Toda vez que Declan Rice tocava na bola, o London Stadium inteiro vaiava. O volante de 25 anos disputava o primeiro jogo de Premier League na sua antiga casa.
Assim como já tinham feito em dezembro, na vitória por 2 a 0 em pleno Emirates Stadium, a torcida do West Ham cantou duas vezes no início do jogo:
Provocação mais do que normal para um jogador que trocou o time que defendia desde os 14 anos por um dos maiores rivais.
Quis o destino que Rice participasse diretamente de três gols em um único jogo pela primeira vez na sua carreira. Deu duas assistências logo no primeiro tempo da partida da Premier League. Mas foi na etapa final, ao marcar um dos gols mais bonitos como jogador profissional, que os torcedores dos Hammers mostraram que reconhecem a linda história que ele construiu no clube. Rice, respeitosamente, não comemorou.
Fez o sinal de desculpa e se dirigiu lentamente, até um pouco constrangido, ao setor destinado à torcida do Arsenal. Enquanto recebia o abraço dos companheiros, passou a ser aplaudido por um grupo de torcedores do West Ham que estavam ali, a poucos metros dele.
O resto do estádio acompanhava em silêncio. Minutos depois, com o jogo já resolvido, Mikel Arteta resolveu substituí-lo. Veio então a prova final de respeito. Todos se levantaram para aplaudir Declan Rice, que respondeu fazendo gestos de agradecimento.
Gente, estamos falando de um time que, aos 20 minutos do segundo tempo, estava perdendo de 6 a 0, em casa, para um dos maiores rivais. Para completar a humilhação, foi o maior ídolo da história recente do clube, que meses atrás era o capitão e levantou a primeira taça do West Ham em 43 anos, que marcou o golaço de fora da área que definiu a goleada.
Foi a pior derrota do West Ham jogando em casa na história da Premier League.
De um time que vive péssima fase, ainda sem vencer uma partida sequer em 2024. Em muitos outros lugares, o ensolarado dia de domingo teria acabado em caos. Rice teria sido xingado e provavelmente receberia garrafas, copos e todo tipo de objetos sendo jogados da arquibancada.
Aqueles torcedores que descontam todas as suas insatisfações e angústias no futebol, teriam aproveitado o momento para colocar para fora a raiva que sentem do mundo atacando o ex-jogador do seu time. Nada disso aconteceu.

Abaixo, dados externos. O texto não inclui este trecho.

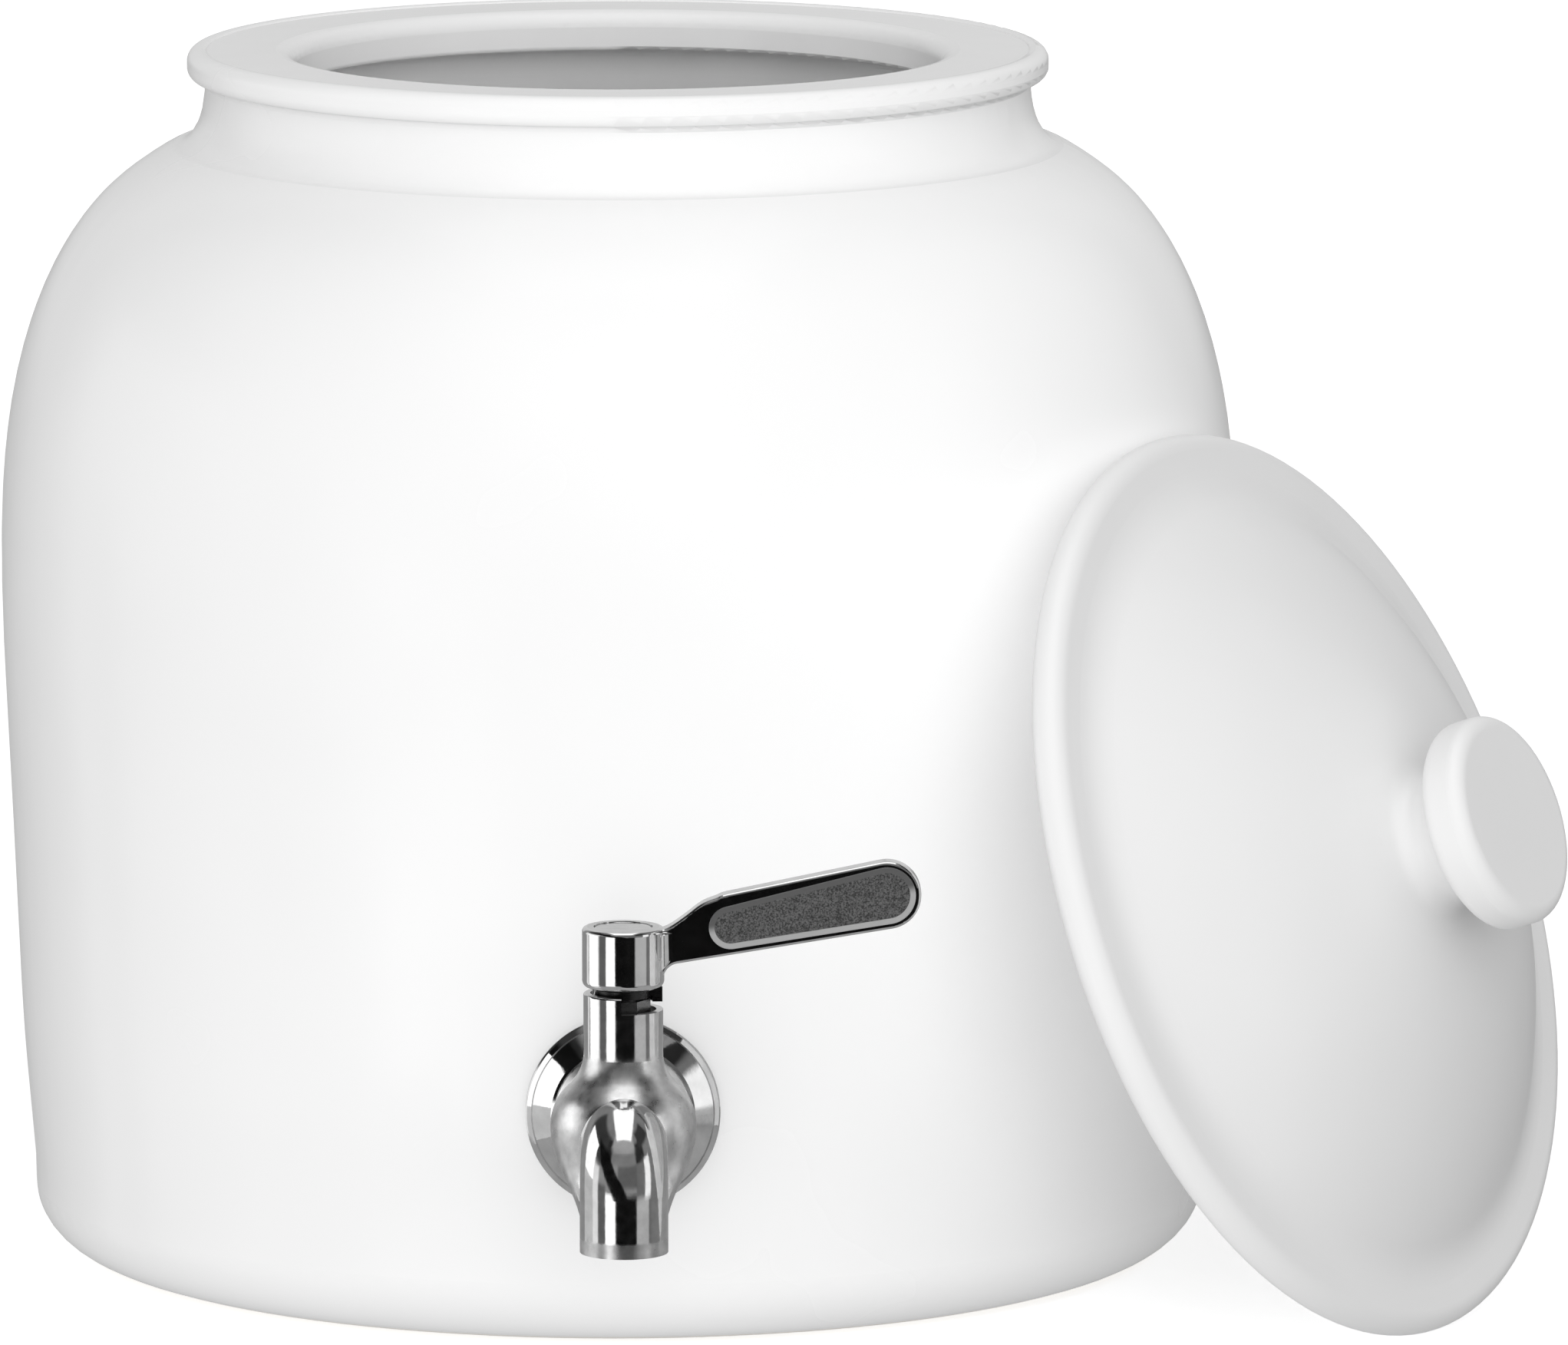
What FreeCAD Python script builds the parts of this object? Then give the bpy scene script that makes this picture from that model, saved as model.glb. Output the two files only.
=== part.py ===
import FreeCAD, Part
import math
import os
from FreeCAD import Placement, Rotation, Vector

# Ceramic crock with a stainless lever spigot and a loose ceramic lid.
# Origin: crock axis at the plane the crock stands on. +Z up, the spigot faces -Y.
# All sizes are millimetres.

# ---- crock -------------------------------------------------------------------
crock_height = 266.0
wall = 8.0                     # fired wall thickness
foot_radius = 112.8            # outer radius of the ring the crock stands on
foot_ring_inner = 97.0
foot_recess = 3.0              # the underside inside the foot ring stands clear of the table
floor_top = 11.0               # height of the inside floor
floor_radius = 103.0
corner_height = 14.5           # height of the rounded bottom corner outside
inner_corner_height = 38.0     # top of the larger rounding inside
# outer wall above the corner as (radius, height), widest a little above half height
wall_points = [(129.3, corner_height), (130.95, inner_corner_height), (133.2, 79.7), (135.0, 119.5),
               (135.95, 159.0), (133.95, 185.9), (128.8, 207.1), (121.4, 223.0), (112.6, 234.2),
               (103.5, 241.3)]
shoulder_end = (97.9, 244.4)   # where the shoulder meets the neck in a crisp line
shoulder_slope = 20.0          # degrees off level at that line
neck_radius = 90.7             # outside of the neck, just under the rim
neck_top = 258.0
neck_inside = 82.0             # inside radius of the neck
neck_inside_rounding = 12.0
rim_radius = 94.6              # outside of the rim
rim_under = 259.4              # underside of the rim
rim_edge_under = 2.5           # rounding of the rim's lower and upper edge
rim_edge_over = 2.8
bead_inner = 90.3              # a low bead runs round the rim's outer edge
bead_height = 0.5
throat_radius = 71.0           # the clear mouth
throat_bottom = 256.6
lip_rounding = 1.0
undercut_rounding = 2.5
mouth_radial = 4.2             # rounded upper edge of the mouth
mouth_vertical = 3.6

# ---- spigot, on the -Y side ------------------------------------------------------
spigot_height = 53.2           # height of the hole through the wall
hole_radius = 9.0
gasket_face = -133.7           # y of the flat face that the escutcheon clamps against
escutcheon_front = -139.2      # y of the face that the spigot's collar clamps
# the dish and the rolled rim of the escutcheon as (radius, y), from the collar to the back
escutcheon_outline = [(14.2, escutcheon_front), (15.4, -138.85), (19.3, -136.3), (19.6, -136.45),
                      (20.5, -135.6), (20.8, -135.1), (20.8, -134.2), (20.4, gasket_face)]
collar_radius = 14.8
collar_front = -144.0
collar_chamfer = 1.0
collar_cone = 4.0              # the collar tapers into the body over this length
barrel_y = -155.0              # vertical axis of the valve barrel and the lever
barrel_radius = 8.45
barrel_top = 82.8
barrel_bore = 7.0
barrel_edge = 0.4
chamber_floor = 45.5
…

Eu nunca tinha visto tanta gente sair do estádio antes do intervalo. Aliás, quando o Arsenal fez o terceiro gol, aos 44 minutos do primeiro tempo, muitos já começaram a ir embora. No instante em que Trossard marcou o quarto, ainda na etapa inicial, já existia uma boa quantidade de cadeiras vazias em todos os setores do estádio.
As cenas do entorno do London Stadium cheio de torcedores antes mesmo do fim do primeiro tempo rodaram o mundo. Quando o juiz apitou o final da etapa inicial, quem não tinha ido embora, vaiou. Conforme os gols foram saindo nos 45 minutos finais, mais gente se dirigia para a saída. Lá para os 20 minutos, mais da metade dos assentos já estavam sem ninguém. Não houve nenhum tipo de agressão, briga, confronto com a polícia ou depredação.
A maneira que o torcedor encontrou para protestar foi simplesmente ir embora. Mostrar desprezo pelos responsáveis por um dos maiores vexames da história do clube. Perguntado depois do jogo pela Premier League, James Ward-Prowse afirmou que os jogadores perceberam que os torcedores começaram a sair do estádio ainda no primeiro tempo e que foi um momento muito triste para ele.
Disse ainda que entende toda a insatisfação, e que se fosse um torcedor, provavelmente faria o mesmo. Terminou pedindo desculpas aos mais de 60 mil aficionados que foram ver o jogo. O técnico David Moyes também falou que compreendeu perfeitamente a atitude dos fãs. Ou seja, recado dado pelos torcedores, da maneira mais pacífica e inteligente possível. Todos os profissionais do clube entenderam.
E só para deixar bem claro: já falei mil vezes que, se tem uma coisa que não gosto na Premier League, é a atmosfera nos estádios. Torcidas que não cantam, todos sentados, comemorações modestas de gols. O ambiente não tem nem comparação com o que vemos no Brasil, Argentina, ou até mesmo em outros países europeus como Turquia e Alemanha.
Mas, em tempos tão sombrios, de tanta guerra e ódio, é preciso reconhecer qualquer gesto de respeito e civilidade. Confesso ter ficado até um pouco emocionando ao presenciar o Rice sendo aplaudido de pé no London Stadium.